Several weeks ago, when I had a bumper crop of broccoli, I was searching for a broccoli cheese soup recipe. A cheesy, creamy soup, that was still somewhat healthy was desired. The recipes I found included ingredients I generally avoid (e.g. processed cheese) or, ingredients that I do not think should be in broccoli cheese soup (cream of mushroom soup).

Then, Betsy, my sister-in-law, sent me the recipe for which I had been searching. I no longer had all that broccoli, but buying more for this recipe was worth a trip to the store.

I changed the recipe up a bit. This soup was the perfect combination of creamy and cheesy. It really tasted more like a potato cheddar soup with some broccoli.

Jacob and I both enjoyed this soup for lunch today.

3 new potatoes, peeled and diced
1 large onion, diced
2 carrots, peeled and diced
2 celery stalks, peeled and diced
1 cup water
1 small head of broccoli, chopped
1/4 teaspoon dried sage
dash celery seeds
1 cup milk
1/3 cup all purpose flour
1 1/2 cups shredded cheddar cheese

Add potatoes, onion, carrots, celery, and water to a pot and cook over medium high heat for about 5 minutes.
Add broccoli to pot and bring to a boil. Reduce heat to medium low and simmer, stirring occasionally, about 10 minutes, or until potatoes are tender.
Stir in sage and celery seeds.
Combine milk and flour in a small bowl. Whisk until smooth. Stir into soup and cook until thickened, about 5 minutes. Remove from heat.
Add cheese to soup and stir until melted.

Monday, November 2, 2009

Oatmeal Bread and a Date

Tonight, Art and I are going out to dinner without Jacob. While Jacob is hanging out with the babysitter (or, sleeping), Art and I will be enjoying a relaxing meal at Tsunami cooked by Not Me and having an adult conversation. (This restaurant is amazing. If you are in Memphis, you should make a point to go. I love everything I have tried, but the ginger doughnuts with coconut gelato are especially dear to my heart.)

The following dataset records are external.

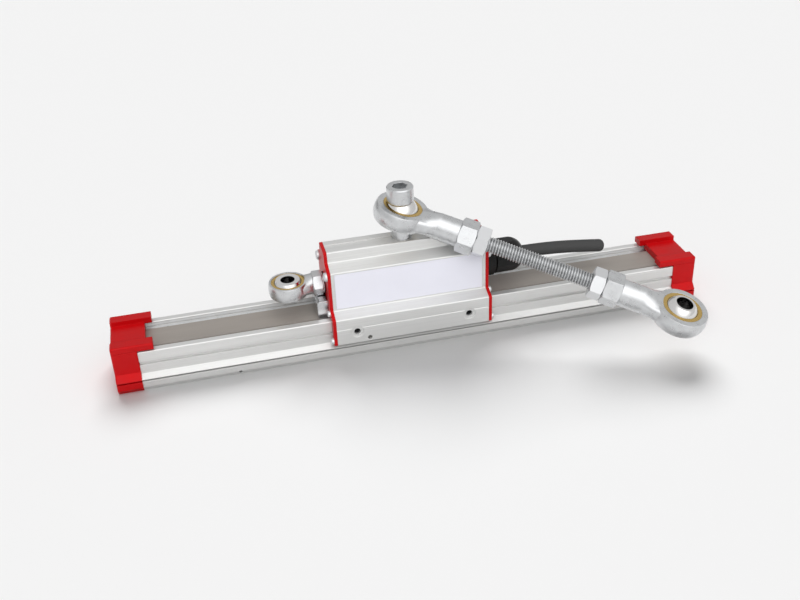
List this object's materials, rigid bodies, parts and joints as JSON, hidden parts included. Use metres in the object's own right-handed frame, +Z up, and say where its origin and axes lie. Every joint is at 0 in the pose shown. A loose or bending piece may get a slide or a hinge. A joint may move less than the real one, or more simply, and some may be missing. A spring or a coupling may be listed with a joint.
{
  "type": "linear position sensor",
  "caption": "Guided magnetic linear position sensor: aluminium rail with red end caps, sliding read-head carriage and a ball-jointed push rod",
  "frame": {"origin": "middle of the rail's underside, where the rail is bolted down", "axes": "X along the rail with the cable leaving towards +X, Z up from the mounting face, Y from the label side to the rear"},
  "size_m": [0.22, 0.0693, 0.0596],
  "materials": {
    "rail_aluminium": "clear anodised extrusion, fine lines along its length",
    "carriage_aluminium": "clear anodised extrusion, satin",
    "red_plastic": "moulded, slight sheen",
    "tape_black": "magnetic rubber tape",
    "backing_steel": "thin rolled strip",
    "zinc_steel": "bright zinc plated",
    "bright_steel": "milled, bright",
    "ball_chrome": "polished ball",
    "race_brass": "turned brass",
    "black_plastic": "moulded, slight sheen",
    "black_rubber": "smooth rubber",
    "cable_sheath": "extruded sheath",
    "core_insulation": "wire insulation",
    "board_green": "solder resist",
    "glide_plastic": "low-friction plastic",
    "label_film": "plain silver film, bare"
  },
  "bodies": {
    "rail": {"rail_profile": "rail_aluminium", "magnetic_tape": "tape_black", "backing_strip": "backing_steel", "end_cap_left": "red_plastic", "end_cap_right": "red_plastic", "cap_screws_left": "zinc_steel", "cap_screws_right": "zinc_steel"},
    "carriage": {"rail_wiper": "bright_steel", "carriage_housing": "carriage_aluminium", "label_plate": "label_film", "end_plate_left": "red_plastic", "end_plate_right": "red_plastic", "end_seal_left": "black_rubber", "end_seal_right": "black_rubber", "plate_screws_left": "zinc_steel", "plate_screws_right": "zinc_steel", "glide_shoe_front_left": "glide_plastic", "glide_shoe_front_right": "glide_plastic", "glide_shoe_rear_left": "glide_plastic", "glide_shoe_rear_right": "glide_plastic", "adjusting_screws_front": "zinc_steel", "adjusting_screws_rear": "zinc_steel", "read_head": "black_plastic", "sensing_chips": "black_plastic", "circuit_board": "board_green", "board_chips": "black_plastic", "terminal_block": "black_plastic", "gland_body": "black_plastic", "gland_nut": "black_plastic", "gland_seal": "black_rubber", "gland_lock_nut": "black_plastic", "cable_tail": "cable_sheath", "cable_cores": "core_insulation", "cable": "cable_sheath", "spacer": "zinc_steel", "ball_screw": "zinc_steel", "carrier_pad": "black_rubber", "rod_end_carrier": "bright_steel", "carrier_nut": "zinc_steel", "stud_nut": "zinc_steel", "small_rod_end": "zinc_steel", "small_race": "race_brass"},
    "near_ball": {"near_ball": "ball_chrome"},
    "link": {"near_race": "race_brass", "near_rod_end": "zinc_steel", "near_jam_nut": "zinc_steel", "threaded_rod": "zinc_steel", "far_jam_nut": "zinc_steel", "far_rod_end": "zinc_steel", "far_race": "race_brass"},
    "far_ball": {"far_ball": "ball_chrome"},
    "small_ball": {"small_ball": "ball_chrome"}
  },
  "joints": [
    {"name": "carriage_slide", "type": "slide", "parent": "rail", "child": "carriage", "axis": [1, 0, 0], "range_m": [-0.058, 0.0655]},
    {"name": "link_swing", "type": "hinge", "parent": "carriage", "child": "near_ball", "pos_m": [-0.0025, 0, 0.049], "axis": [0, 0, 1], "range_deg": [-126, 0]},
    {"name": "link_tilt", "type": "hinge", "parent": "near_ball", "child": "link", "pos_m": [-0.0025, 0, 0.049], "axis": [-0.4524, -0.8918, 0], "range_deg": [0, 35]},
    {"name": "far_ball_tilt", "type": "hinge", "parent": "link", "child": "far_ball", "pos_m": [0.08628, -0.04504, 0.01723], "axis": [0.8496, -0.431, -0.304], "range_deg": [-13, 13]},
    {"name": "small_ball_tilt", "type": "hinge", "parent": "carriage", "child": "small_ball", "pos_m": [-0.0453, 0, 0.0256], "axis": [0, 1, 0], "range_deg": [-13, 13]}
  ]
}
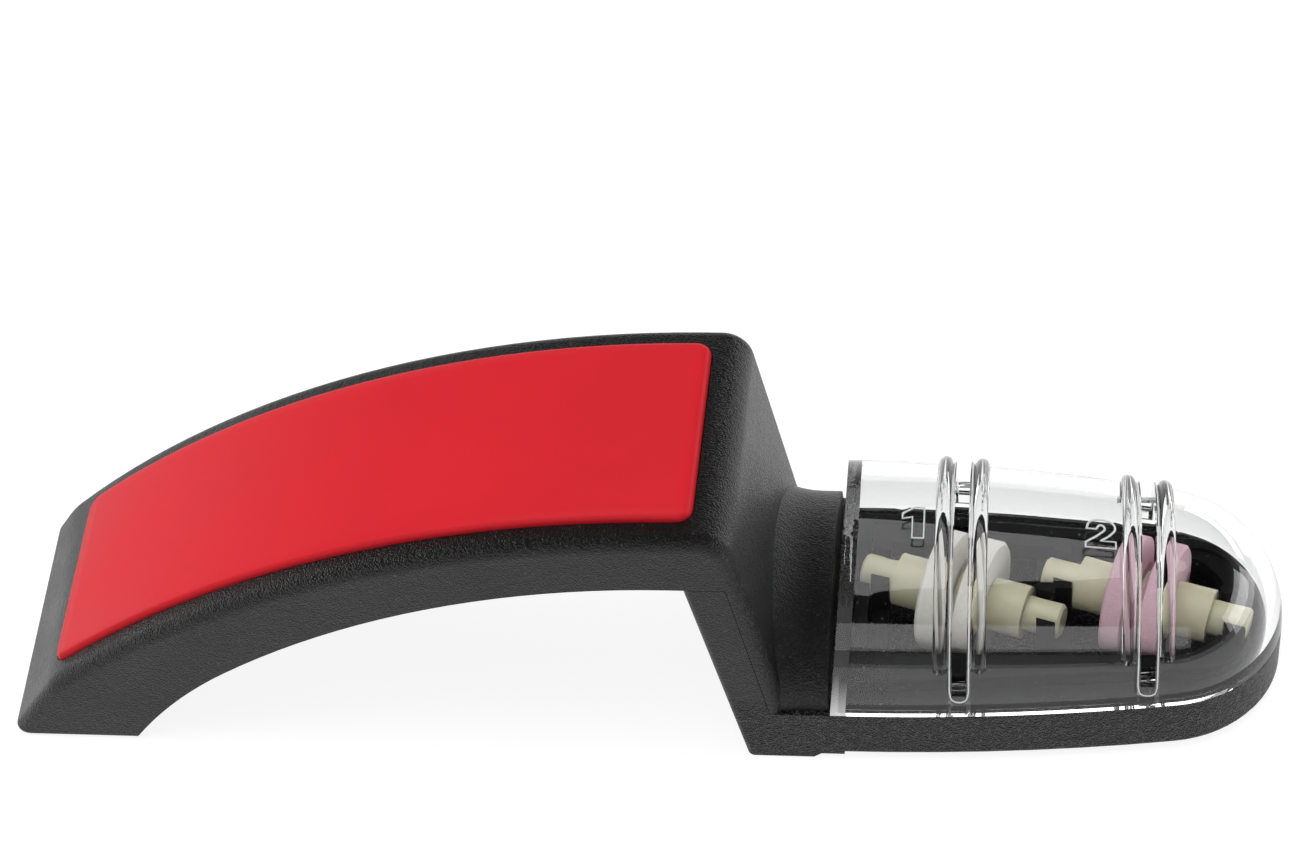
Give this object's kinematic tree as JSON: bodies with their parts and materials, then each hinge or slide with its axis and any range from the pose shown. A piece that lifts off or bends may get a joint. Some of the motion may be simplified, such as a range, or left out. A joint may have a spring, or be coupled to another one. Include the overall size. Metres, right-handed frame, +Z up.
{
  "type": "pull through knife sharpener",
  "caption": "Knife sharpener with a curved raised handle, a soft grip plate and a clear slotted cover over yawed coarse and fine ceramic wheel cartridges in a tray.",
  "frame": {"origin": "middle of the footprint, on the surface that the pads rest on", "axes": "+X along the length from the handle's tail to the rounded nose, +Z up"},
  "size_m": [0.2038, 0.0468, 0.0491],
  "materials": {
    "housing_black": "fine spark grain, semi-matt",
    "grip_red": "soft touch, matt",
    "cover_clear": "clear, polished",
    "wheel_white": "fine abrasive, matt",
    "wheel_pink": "fine abrasive, matt",
    "nylon_cream": "smooth, semi-matt",
    "pad_rubber": "matt",
    "screw_steel": "plated"
  },
  "bodies": {
    "housing": {"handle_shell": "housing_black", "base_shell": "housing_black", "grip_insert": "grip_red", "wheel_cradle": "housing_black", "tail_pad": "pad_rubber", "leg_pad": "pad_rubber", "nose_pads": "pad_rubber", "handle_screws": "screw_steel", "leg_screws": "screw_steel"},
    "cover": {"wheel_cover": "cover_clear"},
    "coarse_cartridge": {"coarse_axle": "nylon_cream", "coarse_end_collar": "nylon_cream", "coarse_spacer": "nylon_cream", "coarse_wheel_left": "wheel_white", "coarse_wheel_right": "wheel_white"},
    "fine_cartridge": {"fine_axle": "nylon_cream", "fine_end_collar": "nylon_cream", "fine_spacer": "nylon_cream", "fine_wheel_left": "wheel_pink", "fine_wheel_right": "wheel_pink"}
  },
  "joints": [
    {"name": "cover_lift", "type": "slide", "parent": "housing", "child": "cover", "axis": [0, 0, 1], "range_m": [0, 0.03]},
    {"name": "coarse_spin", "type": "hinge", "parent": "housing", "child": "coarse_cartridge", "pos_m": [0.05221, 0, 0.0126], "axis": [0.9494, -0.314, 0], "continuous": true},
    {"name": "fine_spin", "type": "hinge", "parent": "housing", "child": "fine_cartridge", "pos_m": [0.08061, 0, 0.0126], "axis": [0.9494, -0.314, 0], "continuous": true}
  ]
}
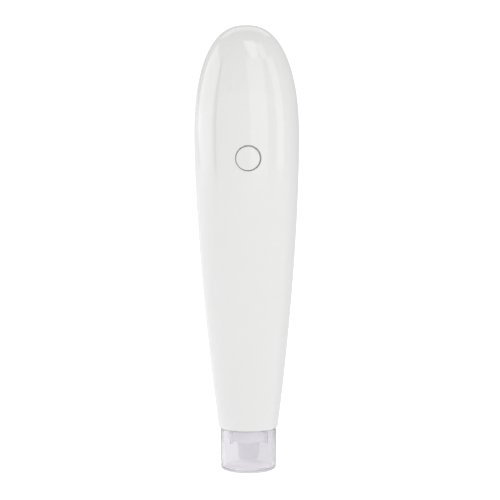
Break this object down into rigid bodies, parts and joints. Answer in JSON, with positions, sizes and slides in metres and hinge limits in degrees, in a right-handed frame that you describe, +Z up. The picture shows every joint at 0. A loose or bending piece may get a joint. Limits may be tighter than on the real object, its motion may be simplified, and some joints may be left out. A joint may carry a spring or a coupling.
{
  "type": "microneedling pen",
  "caption": "Cordless microneedling pen with an egg-shaped white body, a round power button, a needle cartridge and a clear protective cap that it stands on.",
  "frame": {"origin": "middle of the flat base of the clear cap, which the pen stands on", "axes": "+Z up the pen from the cap to the tail, -Y out of the front face with the power button, +X to the right as the front is seen"},
  "size_m": [0.0398, 0.0328, 0.1704],
  "materials": {
    "white_gloss": "injection-moulded white ABS, polished",
    "clear_plastic": "clear moulded plastic",
    "grey_plastic": "moulded grey plastic",
    "frame_plastic": "moulded glass-filled nylon",
    "slide_plastic": "natural acetal",
    "black_plastic": "black moulded resin",
    "connector_plastic": "ivory nylon",
    "light_lens": "clear resin",
    "steel": "stainless steel",
    "can_steel": "nickel-plated deep-drawn steel",
    "bronze": "sintered bronze and tinned brass",
    "copper": "lacquered copper wire on a laminated core",
    "magnet": "black coated ferrite",
    "rubber": "moulded nitrile rubber",
    "silicone": "moulded white silicone",
    "foam": "closed-cell foam",
    "circuit_board": "green solder mask on glass-epoxy laminate",
    "cell_sleeve": "shrink sleeve on a drawn can",
    "lead_red": "extruded insulation",
    "lead_black": "extruded insulation"
  },
  "bodies": {
    "cap": {"clear_cap": "clear_plastic"},
    "cartridge": {"cartridge_housing": "clear_plastic", "cartridge_rear_ring": "grey_plastic", "barrel_o_ring": "rubber", "stem_seal": "silicone", "return_spring": "steel"},
    "needles": {"needle_plate": "steel", "needle_stem": "grey_plastic"},
    "housing": {"front_shell": "white_gloss", "rear_shell": "white_gloss", "nose_ring": "white_gloss", "inner_frame": "frame_plastic", "slide_bush": "bronze", "shell_screw_low_left": "steel", "shell_screw_low_right": "steel", "shell_screw_top_left": "steel", "shell_screw_top_right": "steel", "motor_can": "can_steel", "motor_magnet": "magnet", "motor_front_bush": "bronze", "motor_rear_bush": "bronze", "motor_end_bell": "black_plastic", "motor_terminal_left": "bronze", "motor_terminal_right": "bronze", "motor_sleeve": "rubber", "motor_screw_left": "steel", "motor_screw_right": "steel", "motor_lead_red": "lead_red", "motor_lead_black": "lead_black", "battery_cell": "cell_sleeve", "battery_pad_low": "foam", "battery_pad_top": "foam", "battery_lead_red": "lead_red", "battery_lead_black": "lead_black", "control_board": "circuit_board", "tact_switch_body": "black_plastic", "status_light": "light_lens", "controller_chip": "black_plastic", "motor_driver_chip": "black_plastic", "motor_connector": "connector_plastic", "battery_connector": "connector_plastic", "link_lead_red": "lead_red", "link_lead_black": "lead_black", "board_screw_low": "steel", "board_screw_top": "steel", "charge_board": "circuit_board", "charge_chip": "black_plastic", "usb_c_shell": "steel", "usb_c_insert": "black_plastic"},
    "rotor": {"motor_rotor": "copper", "face_cam": "slide_plastic", "cam_grub_screw": "steel"},
    "drive": {"drive_rod": "steel", "drive_slider": "slide_plastic", "drive_ball": "steel"},
    "button": {"power_button": "white_gloss", "tact_plunger": "grey_plastic"}
  },
  "joints": [
    {"name": "cap_pull", "type": "slide", "parent": "cap", "child": "cartridge", "axis": [0, 0, 1], "range_m": [0, 0.025]},
    {"name": "cartridge_pull", "type": "slide", "parent": "cartridge", "child": "housing", "axis": [0, 0, 1], "range_m": [0, 0.035]},
    {"name": "needle_stroke", "type": "slide", "parent": "cartridge", "child": "needles", "axis": [0, 0, -1], "range_m": [0, 0.0015], "stiffness_N_per_m": 400, "springref_m": -0.003, "deforming": ["return_spring"]},
    {"name": "drive_stroke", "type": "slide", "parent": "housing", "child": "drive", "axis": [0, 0, -1], "range_m": [0, 0.0015]},
    {"name": "rotor_spin", "type": "hinge", "parent": "housing", "child": "rotor", "pos_m": [0, 0, 0.08], "axis": [0, 0, 1], "continuous": true},
    {"name": "button_press", "type": "slide", "parent": "housing", "child": "button", "axis": [0, 1, 0], "range_m": [0, 0.00045], "stiffness_N_per_m": 3500}
  ],
  "couplings": [
    {"joint": "needle_stroke", "follows": "drive_stroke", "ratio": 1}
  ]
}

Eeeeeeeeeeeeeeeeeeeee! I can't wait!

Earlier today, while daydreaming about tasting every last bite of dinner, I made oatmeal bread. My mom gave me this recipe.

1 cup whole wheat flour
1 cup old fashioned oats
1/2 cup honey or molasses
2 teaspoons salt
2 cups boiling water
Combine all ingredients. Stir in 2 Tablespoons oil. Let cool to luke-warm.

4 1/2 teaspoons yeast (2 packs)
1 teaspoon sugar
1/2 cup warm water
Dissolve yeast and sugar in water in a small bowl. Let sit in a warm place until foamy, about 10 minutes. Add to above mixture.

3 1/2 cups bread flour
Add flour to dough. Knead about 10 minutes. Place dough in a lightly greased bowl, cover with a clean dish cloth, and let rise 45 minutes.
Divide dough in half and put in two greased bread loaf pans. Cover with a dish cloth and let rise 30 to 40 minutes. Preheat the oven to 350 degrees.
Bake bread 30-40 minutes, or until golden brown. Let cool 10 minutes in pans. Serve warm.

This bread is always so good. Since it is best enjoyed warm and fresh, I love to give one loaf to a friend. We like to eat it with butter and jam. It is also good to use for peanut butter sandwiches.

And now, an important message from Jacob:

Sunday, November 1, 2009


Homemade pizza is one of the best foods known to man. My mom has made an amazing pizza for years. I have been spoiled and am still never quite satisfied with a delivery pizza.

A pizza created at home can be customized to suit any taste. Art likes a thin, crispy crust. I like a thick, chewy crust. We both love toppings of all kinds- especially cheese.

Tonight, I made a crust based on a recipe I found in Martha Stewart Living. I have made it several times before. The combination of crispy outside and chewy inside suits us perfectly.

I substituted 1 cup of whole wheat flour for 1 cup of the all purpose flour called for in the recipe. Since I do not own a pizza peel, I put my shaped dough on a preheated stone and then added the toppings. Then, I placed the stone in the oven and bake the pizza at 500 degrees for about 8 minutes.

I made an easy pizza sauce.

1 Tablespoon olive oil
1/4 of a yellow onion, diced
2 cloves garlic, minced
3 oz tomato paste
1 15oz can tomato sauce
1 bay leaf
dash of crushed red pepper flakes

Heat oil in a sauce pan over medium high heat. Saute onion until soft, about 5 minutes. Add garlic, stir 1 minute. Add tomato paste, stir 1 minute. Add tomato sauce, bay leaf, and red pepper flakes. Simmer 15 minutes.

(I have noticed the presence of onions, garlic, and tomato sauce in just about every meal I make...)

In addition to the sauce, I topped the pizzas with torn spinach, roasted red bell peppers, turkey pepperoni, grated carrot, caramelized onion, Parmesan, feta, ricotta, and mozzarella.

I realize carrot on a pizza is pretty unusual. I used the carrot to add some more veggie power to the pizza. They were finely grated and not at all noticeable.

Everyone enjoyed the pizza for dinner. And, we will enjoy the leftovers for lunch tomorrow.